• _EXERCISE INPUT_:
────────────────────────────────────────

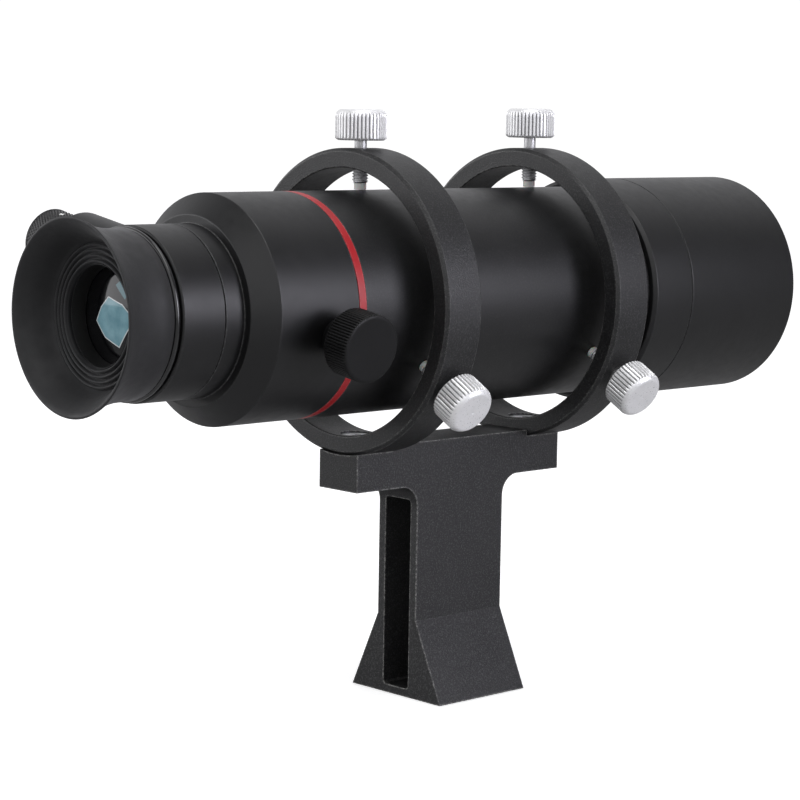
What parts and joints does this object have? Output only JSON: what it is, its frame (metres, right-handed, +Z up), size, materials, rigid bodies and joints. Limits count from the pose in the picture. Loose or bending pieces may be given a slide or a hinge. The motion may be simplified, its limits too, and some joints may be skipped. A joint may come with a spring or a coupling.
{
  "type": "finder scope",
  "caption": "Straight optical finder scope with lit reticle, held by thumbscrews in a two-ring bracket on a dovetail foot.",
  "frame": {"origin": "centre of the dovetail foot's underside", "axes": "+Z up, +Y along the optical axis from the eyepiece towards the objective, +X to the side with the lock knob"},
  "size_m": [0.1161, 0.2176, 0.1462],
  "materials": {
    "anodised_grey": "fine bead-blasted dark grey anodising",
    "anodised_black": "satin black anodising",
    "inner_black": "matt black, ridged against stray light",
    "bright_aluminium": "turned and knurled bright aluminium",
    "zinc_steel": "zinc plated steel",
    "nylon": "natural nylon",
    "red_anodised": "red anodised band",
    "gloss_black": "polished black",
    "rubber": "soft matt rubber",
    "coated_glass": "anti-reflection coated optical glass",
    "prism_glass": "optical glass prism",
    "led": "red lamp lens",
    "cell_steel": "nickel plated cell case",
    "brass": "sprung brass"
  },
  "bodies": {
    "bracket": {"bracket": "anodised_grey", "rear_ring": "anodised_grey", "front_ring": "anodised_grey", "ring_bolts": "zinc_steel"},
    "rear_top_tip": {"rear_top_tip": "nylon"},
    "rear_top_screw": {"rear_top_screw": "bright_aluminium"},
    "rear_right_tip": {"rear_right_tip": "nylon"},
    "rear_right_screw": {"rear_right_screw": "bright_aluminium"},
    "rear_left_tip": {"rear_left_tip": "nylon"},
    "rear_left_screw": {"rear_left_screw": "bright_aluminium"},
    "front_top_tip": {"front_top_tip": "nylon"},
    "front_top_screw": {"front_top_screw": "bright_aluminium"},
    "front_right_tip": {"front_right_tip": "nylon"},
    "front_right_screw": {"front_right_screw": "bright_aluminium"},
    "front_left_tip": {"front_left_tip": "nylon"},
    "front_left_screw": {"front_left_screw": "bright_aluminium"},
    "scope": {"main_tube": "anodised_black", "red_band": "red_anodised", "tube_baffles": "inner_black", "prism_cage": "inner_black", "entrance_prism": "prism_glass", "roof_prism": "prism_glass"},
    "rear_housing": {"rear_housing": "anodised_black", "reticle_cell": "inner_black", "reticle": "coated_glass", "illuminator_body": "anodised_black", "illuminator_lamp": "led", "button_cells": "cell_steel", "contact_spring": "brass"},
    "lock_tip": {"lock_tip": "brass"},
    "lock_knob": {"lock_knob": "anodised_black"},
    "dimmer_cap": {"dimmer_cap": "anodised_black"},
    "eyepiece": {"eyepiece_cell": "inner_black", "eye_lens": "coated_glass", "lens_spacer": "inner_black", "field_lens": "coated_glass", "field_retainer": "inner_black", "trim_ring": "gloss_black", "eyecup": "rubber"},
    "dioptre_ring": {"dioptre_ring": "anodised_black"},
    "objective_glass": {"crown_lens": "coated_glass", "flint_lens": "coated_glass", "objective_spacer": "inner_black"},
    "dew_shield": {"dew_shield": "anodised_black", "objective_cell": "inner_black", "objective_retainer": "inner_black"},
    "lock_ring": {"lock_ring": "anodised_black"}
  },
  "joints": [
    {"name": "scope_aim", "type": "hinge", "parent": "bracket", "child": "scope", "pos_m": [0, 0.0292, 0.0993], "axis": [1, 0, 0], "range_deg": [-1.5, 1.5]},
    {"name": "rear_top_tip_travel", "type": "slide", "parent": "bracket", "child": "rear_top_tip", "axis": [0, 0, 1], "range_m": [-0.00156, 0.00156]},
    {"name": "rear_top_screw_turn", "type": "hinge", "parent": "rear_top_tip", "child": "rear_top_screw", "pos_m": [0, -0.0292, 0.0993], "axis": [0, 0, 1], "range_deg": [-802.02, 802.02]},
    {"name": "rear_right_tip_travel", "type": "slide", "parent": "bracket", "child": "rear_right_tip", "axis": [0.866, 0, -0.5], "range_m": [-0.00078, 0.00078]},
    {"name": "rear_right_screw_turn", "type": "hinge", "parent": "rear_right_tip", "child": "rear_right_screw", "pos_m": [0, -0.0292, 0.0993], "axis": [0.866, 0, -0.5], "range_deg": [-401.01, 401.01]},
    {"name": "rear_left_tip_travel", "type": "slide", "parent": "bracket", "child": "rear_left_tip", "axis": [-0.866, 0, -0.5], "range_m": [-0.00078, 0.00078]},
    {"name": "rear_left_screw_turn", "type": "hinge", "parent": "rear_left_tip", "child": "rear_left_screw", "pos_m": [0, -0.0292, 0.0993], "axis": [-0.866, 0, -0.5], "range_deg": [-401.01, 401.01]},
    {"name": "front_top_tip_travel", "type": "slide", "parent": "bracket", "child": "front_top_tip", "axis": [0, 0, 1], "range_m": [0, 0.0028]},
    {"name": "front_top_screw_turn", "type": "hinge", "parent": "front_top_tip", "child": "front_top_screw", "pos_m": [0, 0.0292, 0.0993], "axis": [0, 0, 1], "range_deg": [0, 1440]},
    {"name": "front_right_tip_travel", "type": "slide", "parent": "bracket", "child": "front_right_tip", "axis": [0.866, 0, -0.5], "range_m": [0, 0.0028]},
    {"name": "front_right_screw_turn", "type": "hinge", "parent": "front_right_tip", "child": "front_right_screw", "pos_m": [0, 0.0292, 0.0993], "axis": [0.866, 0, -0.5], "range_deg": [0, 1440]},
    {"name": "front_left_tip_travel", "type": "slide", "parent": "bracket", "child": "front_left_tip", "axis": [-0.866, 0, -0.5], "range_m": [0, 0.0028]},
    {"name": "front_left_screw_turn", "type": "hinge", "parent": "front_left_tip", "child": "front_left_screw", "pos_m": [0, 0.0292, 0.0993], "axis": [-0.866, 0, -0.5], "range_deg": [0, 1440]},
    {"name": "housing_turn", "type": "hinge", "parent": "scope", "child": "rear_housing", "pos_m": [0, -0.0602, 0.0993], "axis": [0, 1, 0], "continuous": true},
    {"name": "lock_tip_travel", "type": "slide", "parent": "rear_housing", "child": "lock_tip", "axis": [0.9854, 0, -0.1702], "range_m": [0, 0.0014]},
    {"name": "lock_knob_turn", "type": "hinge", "parent": "lock_tip", "child": "lock_knob", "pos_m": [0, -0.0602, 0.0993], "axis": [0.9854, 0, -0.1702], "range_deg": [0, 720]},
    {"name": "dimmer_turn", "type": "hinge", "parent": "rear_housing", "child": "dimmer_cap", "pos_m": [0, -0.069, 0.0993], "axis": [-0.9854, 0, 0.1702], "range_deg": [0, 300]},
    {"name": "eyepiece_travel", "type": "slide", "parent": "rear_housing", "child": "eyepiece", "axis": [0, -1, 0], "range_m": [0, 0.003]},
    {"name": "dioptre_turn", "type": "hinge", "parent": "eyepiece", "child": "dioptre_ring", "pos_m": [0, -0.092, 0.0993], "axis": [0, -1, 0], "range_deg": [0, 300]},
    {"name": "objective_travel", "type": "slide", "parent": "scope", "child": "objective_glass", "axis": [0, 1, 0], "range_m": [0, 0.004]},
    {"name": "focus_turn", "type": "hinge", "parent": "objective_glass", "child": "dew_shield", "pos_m": [0, 0.075, 0.0993], "axis": [0, 1, 0], "range_deg": [0, 1440]},
    {"name": "lock_ring_turn", "type": "hinge", "parent": "scope", "child": "lock_ring", "pos_m": [0, 0.054, 0.0993], "axis": [0, 1, 0], "range_deg": [-90, 0]}
  ],
  "couplings": [
    {"joint": "rear_top_tip_travel", "follows": "scope_aim", "m_per_rad": -0.0584},
    {"joint": "rear_top_screw_turn", "follows": "scope_aim", "ratio": -524.2},
    {"joint": "rear_right_tip_travel", "follows": "scope_aim", "m_per_rad": 0.0292},
    {"joint": "rear_right_screw_turn", "follows": "scope_aim", "ratio": 262.1},
    {"joint": "rear_left_tip_travel", "follows": "scope_aim", "m_per_rad": 0.0292},
    {"joint": "rear_left_screw_turn", "follows": "scope_aim", "ratio": 262.1},
    {"joint": "front_top_screw_turn", "follows": "front_top_tip_travel", "rad_per_m": 8975.9},
    {"joint": "front_right_screw_turn", "follows": "front_right_tip_travel", "rad_per_m": 8975.9},
    {"joint": "front_left_screw_turn", "follows": "front_left_tip_travel", "rad_per_m": 8975.9},
    {"joint": "lock_knob_turn", "follows": "lock_tip_travel", "rad_per_m": 8975.9},
    {"joint": "dioptre_turn", "follows": "eyepiece_travel", "rad_per_m": 1745.3},
    {"joint": "focus_turn", "follows": "objective_travel", "rad_per_m": 6283.1}
  ]
}
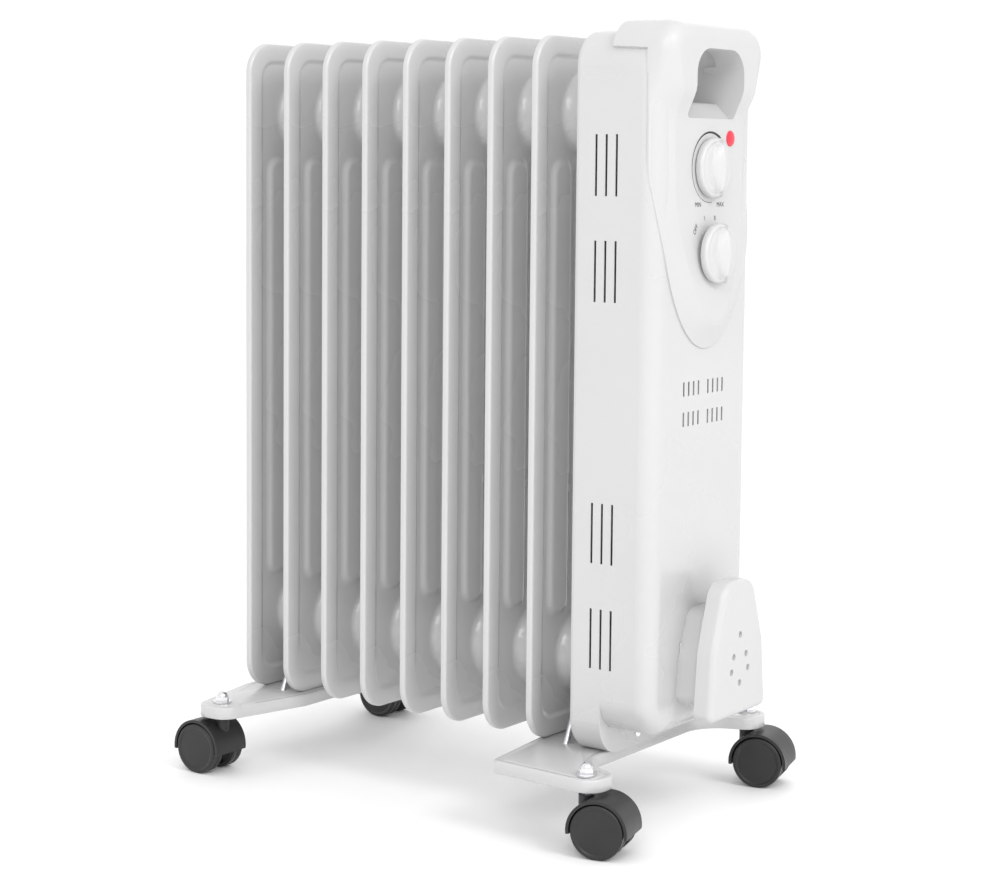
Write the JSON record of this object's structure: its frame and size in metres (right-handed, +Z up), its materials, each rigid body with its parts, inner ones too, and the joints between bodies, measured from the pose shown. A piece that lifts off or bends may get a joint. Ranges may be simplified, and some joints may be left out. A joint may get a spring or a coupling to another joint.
{
  "type": "oil filled radiator heater",
  "caption": "Upright oil filled electric radiator with a row of hollow fins, a covered control end with dials and pull handle, a cord wrap, and two feet on twin-wheel casters.",
  "frame": {"origin": "on the floor, under the middle of the whole heater", "axes": "+Z up, +X along the stack of fins towards the control end, +Y to the side that carries the pilot lens"},
  "size_m": [0.4696, 0.2931, 0.6278],
  "materials": {
    "black_plastic": "satin",
    "chrome": "polished",
    "inner_plastic": "matt",
    "red_lens": "clear red",
    "seal": "matt",
    "steel": "plain",
    "white_enamel": "gloss",
    "white_plastic": "satin",
    "zinc": "bright zinc"
  },
  "bodies": {
    "heater": {"cap_nuts": "chrome", "caster_stems": "zinc", "control_bracket": "zinc", "control_panel": "white_plastic", "cord_gland": "seal", "cord_wrap_cap": "white_plastic", "cord_wrap_core": "white_plastic", "cover_screws": "chrome", "element_flange": "steel", "element_gasket": "seal", "filler_plug": "zinc", "fin_1": "white_enamel", "fin_2": "white_enamel", "fin_3": "white_enamel", "fin_4": "white_enamel", "fin_5": "white_enamel", "fin_6": "white_enamel", "fin_7": "white_enamel", "fin_8": "white_enamel", "fin_9": "white_enamel", "front_foot": "white_enamel", "front_u_bolt": "zinc", "header_caps": "white_enamel", "heating_rods": "steel", "lower_header_collars": "white_enamel", "pilot_lamp": "inner_plastic", "pilot_lens": "red_lens", "rear_foot": "white_enamel", "rear_u_bolt": "zinc", "selector_body": "inner_plastic", "side_cover": "white_enamel", "terminal_block": "inner_plastic", "thermal_cutout": "steel", "thermostat_body": "inner_plastic", "upper_header_collars": "white_enamel", "wing_nuts": "zinc"},
    "thermostat_dial": {"thermostat_knob": "white_plastic", "thermostat_shaft": "steel"},
    "selector_dial": {"selector_knob": "white_plastic", "selector_shaft": "steel"},
    "rear_left_caster": {"rear_left_caster_hood": "black_plastic", "rear_left_caster_axle": "steel"},
    "rear_left_wheel_a": {"rear_left_wheel_a": "black_plastic"},
    "rear_left_wheel_b": {"rear_left_wheel_b": "black_plastic"},
    "rear_right_caster": {"rear_right_caster_hood": "black_plastic", "rear_right_caster_axle": "steel"},
    "rear_right_wheel_a": {"rear_right_wheel_a": "black_plastic"},
    "rear_right_wheel_b": {"rear_right_wheel_b": "black_plastic"},
    "front_left_caster": {"front_left_caster_hood": "black_plastic", "front_left_caster_axle": "steel"},
    "front_left_wheel_a": {"front_left_wheel_a": "black_plastic"},
    "front_left_wheel_b": {"front_left_wheel_b": "black_plastic"},
    "front_right_caster": {"front_right_caster_hood": "black_plastic", "front_right_caster_axle": "steel"},
    "front_right_wheel_a": {"front_right_wheel_a": "black_plastic"},
    "front_right_wheel_b": {"front_right_wheel_b": "black_plastic"}
  },
  "joints": [
    {"name": "thermostat_turn", "type": "hinge", "parent": "heater", "child": "thermostat_dial", "pos_m": [0.201, 0, 0.516], "axis": [1, 0, 0], "range_deg": [-140, 140]},
    {"name": "selector_turn", "type": "hinge", "parent": "heater", "child": "selector_dial", "pos_m": [0.2064, 0, 0.45], "axis": [1, 0, 0], "range_deg": [-45, 45]},
    {"name": "rear_left_swivel", "type": "hinge", "parent": "heater", "child": "rear_left_caster", "pos_m": [-0.1965, -0.123, 0.045], "axis": [0, 0, 1], "continuous": true},
    {"name": "rear_left_roll_a", "type": "hinge", "parent": "rear_left_caster", "child": "rear_left_wheel_a", "pos_m": [-0.2105, -0.123, 0.021], "axis": [0, -1, 0], "continuous": true},
    {"name": "rear_left_roll_b", "type": "hinge", "parent": "rear_left_caster", "child": "rear_left_wheel_b", "pos_m": [-0.2105, -0.123, 0.021], "axis": [0, -1, 0], "continuous": true},
    {"name": "rear_right_swivel", "type": "hinge", "parent": "heater", "child": "rear_right_caster", "pos_m": [-0.1965, 0.123, 0.045], "axis": [0, 0, 1], "continuous": true},
    {"name": "rear_right_roll_a", "type": "hinge", "parent": "rear_right_caster", "child": "rear_right_wheel_a", "pos_m": [-0.2105, 0.123, 0.021], "axis": [0, -1, 0], "continuous": true},
    {"name": "rear_right_roll_b", "type": "hinge", "parent": "rear_right_caster", "child": "rear_right_wheel_b", "pos_m": [-0.2105, 0.123, 0.021], "axis": [0, -1, 0], "continuous": true},
    {"name": "front_left_swivel", "type": "hinge", "parent": "heater", "child": "front_left_caster", "pos_m": [0.1737, -0.123, 0.045], "axis": [0, 0, 1], "continuous": true},
    {"name": "front_left_roll_a", "type": "hinge", "parent": "front_left_caster", "child": "front_left_wheel_a", "pos_m": [0.18728, -0.11961, 0.021], "axis": [-0.2419, 0.9703, 0], "continuous": true},
    {"name": "front_left_roll_b", "type": "hinge", "parent": "front_left_caster", "child": "front_left_wheel_b", "pos_m": [0.18728, -0.11961, 0.021], "axis": [-0.2419, 0.9703, 0], "continuous": true},
    {"name": "front_right_swivel", "type": "hinge", "parent": "heater", "child": "front_right_caster", "pos_m": [0.1737, 0.123, 0.045], "axis": [0, 0, 1], "continuous": true},
    {"name": "front_right_roll_a", "type": "hinge", "parent": "front_right_caster", "child": "front_right_wheel_a", "pos_m": [0.18728, 0.12639, 0.021], "axis": [-0.2419, 0.9703, 0], "continuous": true},
    {"name": "front_right_roll_b", "type": "hinge", "parent": "front_right_caster", "child": "front_right_wheel_b", "pos_m": [0.18728, 0.12639, 0.021], "axis": [-0.2419, 0.9703, 0], "continuous": true}
  ]
}
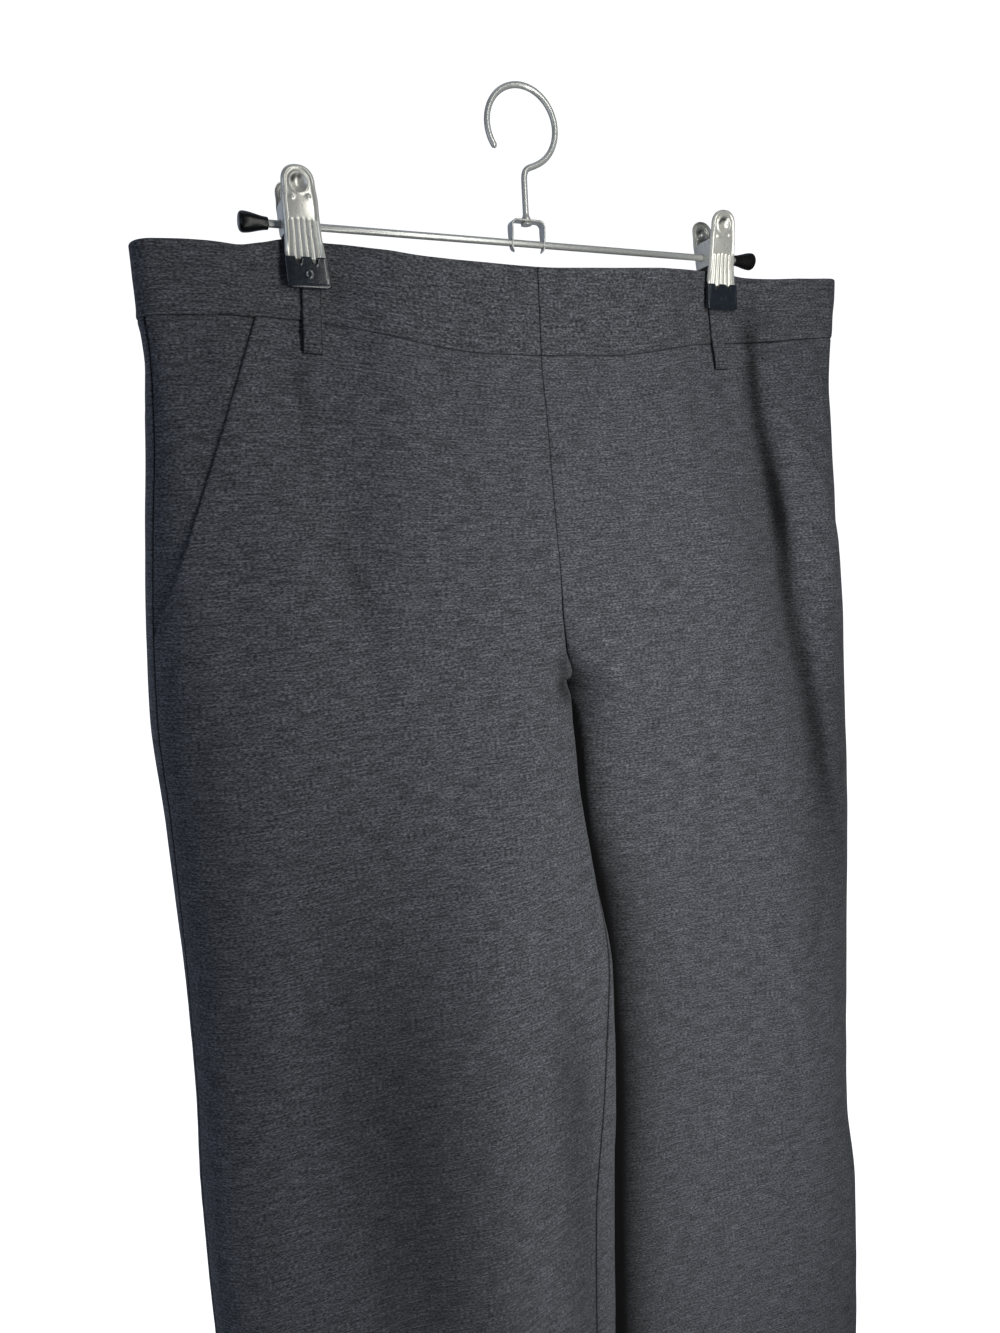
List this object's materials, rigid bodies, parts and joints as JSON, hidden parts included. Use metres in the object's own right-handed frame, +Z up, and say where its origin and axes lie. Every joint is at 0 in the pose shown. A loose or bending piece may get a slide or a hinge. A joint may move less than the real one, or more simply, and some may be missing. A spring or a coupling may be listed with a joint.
{
  "type": "straight-leg ponte pants on a clip hanger",
  "caption": "Pull-on straight-leg knit pants with waistband, belt loops and slant pockets, hung flat by the waist from a wire hanger with two sprung clips.",
  "frame": {"origin": "inside top of the hanger's hook, where it hangs on a rail", "axes": "+Z up, -Y out of the garment's front, +X towards the wearer's left"},
  "size_m": [0.4763, 0.0915, 1.1067],
  "materials": {
    "ponte_panel": "matt charcoal melange ponte knit",
    "ponte_band": "matt charcoal melange ponte knit, doubled",
    "ponte_pocket": "matt charcoal melange ponte knit",
    "ponte_loop": "matt charcoal melange ponte knit, folded",
    "hanger_chrome": "bright chrome",
    "clip_steel": "pressed and chromed sheet",
    "spring_steel": "plain spring wire",
    "cap_plastic": "satin black",
    "tip_vinyl": "dipped black vinyl"
  },
  "bodies": {
    "root": {"front_right": "ponte_panel", "front_left": "ponte_panel", "back_right": "ponte_panel", "back_left": "ponte_panel", "pocket_bearer_right": "ponte_pocket", "pocket_bearer_left": "ponte_pocket", "waistband_right": "ponte_band", "waistband_left": "ponte_band", "belt_loop_front_right": "ponte_loop", "belt_loop_front_left": "ponte_loop", "belt_loop_back_right": "ponte_loop", "belt_loop_back_centre": "ponte_loop", "belt_loop_back_left": "ponte_loop", "hanger_bar": "hanger_chrome", "hanger_hook": "hanger_chrome", "hanger_yoke": "hanger_chrome", "hanger_cap_right": "cap_plastic", "hanger_cap_left": "cap_plastic", "clip_right_jaw_front": "clip_steel", "clip_right_jaw_back": "clip_steel", "clip_left_jaw_front": "clip_steel", "clip_left_jaw_back": "clip_steel", "clip_right_spring": "spring_steel", "clip_left_spring": "spring_steel", "clip_right_tip_front": "tip_vinyl", "clip_right_tip_back": "tip_vinyl", "clip_left_tip_front": "tip_vinyl", "clip_left_tip_back": "tip_vinyl"}
  },
  "joints": []
}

────────────────────────────────────────

Determine how many lines of the records above contain the word "where", and report only that number.

• _COMPLETE RESPONSE_:
2